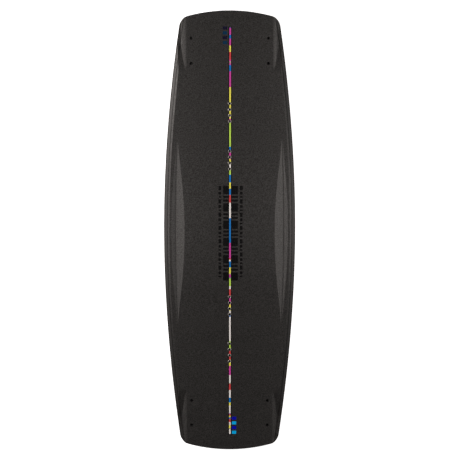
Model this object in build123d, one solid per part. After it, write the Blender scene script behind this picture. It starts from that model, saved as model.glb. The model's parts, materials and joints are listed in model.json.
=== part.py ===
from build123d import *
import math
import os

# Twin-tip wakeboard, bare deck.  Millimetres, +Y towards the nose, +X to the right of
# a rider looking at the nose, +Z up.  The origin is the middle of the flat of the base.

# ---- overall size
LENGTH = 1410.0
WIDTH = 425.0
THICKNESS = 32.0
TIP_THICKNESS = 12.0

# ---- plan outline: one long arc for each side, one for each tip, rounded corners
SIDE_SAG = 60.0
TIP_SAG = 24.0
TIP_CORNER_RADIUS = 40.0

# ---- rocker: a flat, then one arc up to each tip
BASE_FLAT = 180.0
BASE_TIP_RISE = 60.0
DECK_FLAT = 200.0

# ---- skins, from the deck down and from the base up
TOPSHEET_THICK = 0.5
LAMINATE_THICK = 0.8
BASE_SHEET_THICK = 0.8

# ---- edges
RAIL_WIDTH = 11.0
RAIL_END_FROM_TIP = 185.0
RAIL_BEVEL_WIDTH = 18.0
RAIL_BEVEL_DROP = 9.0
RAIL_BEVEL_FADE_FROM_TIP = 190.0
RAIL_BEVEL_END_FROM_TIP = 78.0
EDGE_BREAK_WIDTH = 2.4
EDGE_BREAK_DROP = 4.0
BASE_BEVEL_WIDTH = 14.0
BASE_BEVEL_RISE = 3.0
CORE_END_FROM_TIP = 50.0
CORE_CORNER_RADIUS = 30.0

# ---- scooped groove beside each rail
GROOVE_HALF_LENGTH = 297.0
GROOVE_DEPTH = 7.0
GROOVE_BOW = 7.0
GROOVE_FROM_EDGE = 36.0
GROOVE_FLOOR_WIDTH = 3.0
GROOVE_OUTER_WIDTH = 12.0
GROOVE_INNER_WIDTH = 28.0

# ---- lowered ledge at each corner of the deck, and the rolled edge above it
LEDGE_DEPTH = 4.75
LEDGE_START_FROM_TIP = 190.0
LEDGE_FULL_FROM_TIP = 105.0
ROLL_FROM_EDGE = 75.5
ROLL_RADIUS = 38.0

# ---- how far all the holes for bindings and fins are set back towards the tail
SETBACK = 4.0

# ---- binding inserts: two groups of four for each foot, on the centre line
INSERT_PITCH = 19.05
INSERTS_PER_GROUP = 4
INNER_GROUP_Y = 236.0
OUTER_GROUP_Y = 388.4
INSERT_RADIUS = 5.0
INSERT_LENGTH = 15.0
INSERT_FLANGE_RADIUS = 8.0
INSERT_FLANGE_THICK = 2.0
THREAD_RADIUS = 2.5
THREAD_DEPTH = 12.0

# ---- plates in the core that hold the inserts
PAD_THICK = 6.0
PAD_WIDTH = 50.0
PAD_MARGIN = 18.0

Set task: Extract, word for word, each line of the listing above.

Answer to the task:
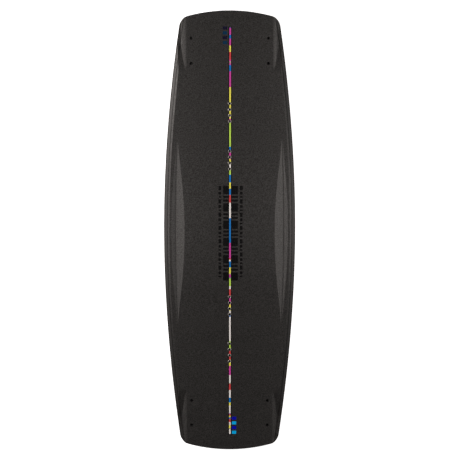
Model this object in build123d, one solid per part. After it, write the Blender scene script behind this picture. It starts from that model, saved as model.glb. The model's parts, materials and joints are listed in model.json.
=== part.py ===
from build123d import *
import math
import os

# Twin-tip wakeboard, bare deck.  Millimetres, +Y towards the nose, +X to the right of
# a rider looking at the nose, +Z up.  The origin is the middle of the flat of the base.

# ---- overall size
LENGTH = 1410.0
WIDTH = 425.0
THICKNESS = 32.0
TIP_THICKNESS = 12.0

# ---- plan outline: one long arc for each side, one for each tip, rounded corners
SIDE_SAG = 60.0
TIP_SAG = 24.0
TIP_CORNER_RADIUS = 40.0

# ---- rocker: a flat, then one arc up to each tip
BASE_FLAT = 180.0
BASE_TIP_RISE = 60.0
DECK_FLAT = 200.0

# ---- skins, from the deck down and from the base up
TOPSHEET_THICK = 0.5
LAMINATE_THICK = 0.8
BASE_SHEET_THICK = 0.8

# ---- edges
RAIL_WIDTH = 11.0
RAIL_END_FROM_TIP = 185.0
RAIL_BEVEL_WIDTH = 18.0
RAIL_BEVEL_DROP = 9.0
RAIL_BEVEL_FADE_FROM_TIP = 190.0
RAIL_BEVEL_END_FROM_TIP = 78.0
EDGE_BREAK_WIDTH = 2.4
EDGE_BREAK_DROP = 4.0
BASE_BEVEL_WIDTH = 14.0
BASE_BEVEL_RISE = 3.0
CORE_END_FROM_TIP = 50.0
CORE_CORNER_RADIUS = 30.0

# ---- scooped groove beside each rail
GROOVE_HALF_LENGTH = 297.0
GROOVE_DEPTH = 7.0
GROOVE_BOW = 7.0
GROOVE_FROM_EDGE = 36.0
GROOVE_FLOOR_WIDTH = 3.0
GROOVE_OUTER_WIDTH = 12.0
GROOVE_INNER_WIDTH = 28.0

# ---- lowered ledge at each corner of the deck, and the rolled edge above it
LEDGE_DEPTH = 4.75
LEDGE_START_FROM_TIP = 190.0
LEDGE_FULL_FROM_TIP = 105.0
ROLL_FROM_EDGE = 75.5
ROLL_RADIUS = 38.0

# ---- how far all the holes for bindings and fins are set back towards the tail
SETBACK = 4.0

# ---- binding inserts: two groups of four for each foot, on the centre line
INSERT_PITCH = 19.05
INSERTS_PER_GROUP = 4
INNER_GROUP_Y = 236.0
OUTER_GROUP_Y = 388.4
INSERT_RADIUS = 5.0
INSERT_LENGTH = 15.0
INSERT_FLANGE_RADIUS = 8.0
INSERT_FLANGE_THICK = 2.0
THREAD_RADIUS = 2.5
THREAD_DEPTH = 12.0

# ---- plates in the core that hold the inserts
PAD_THICK = 6.0
PAD_WIDTH = 50.0
PAD_MARGIN = 18.0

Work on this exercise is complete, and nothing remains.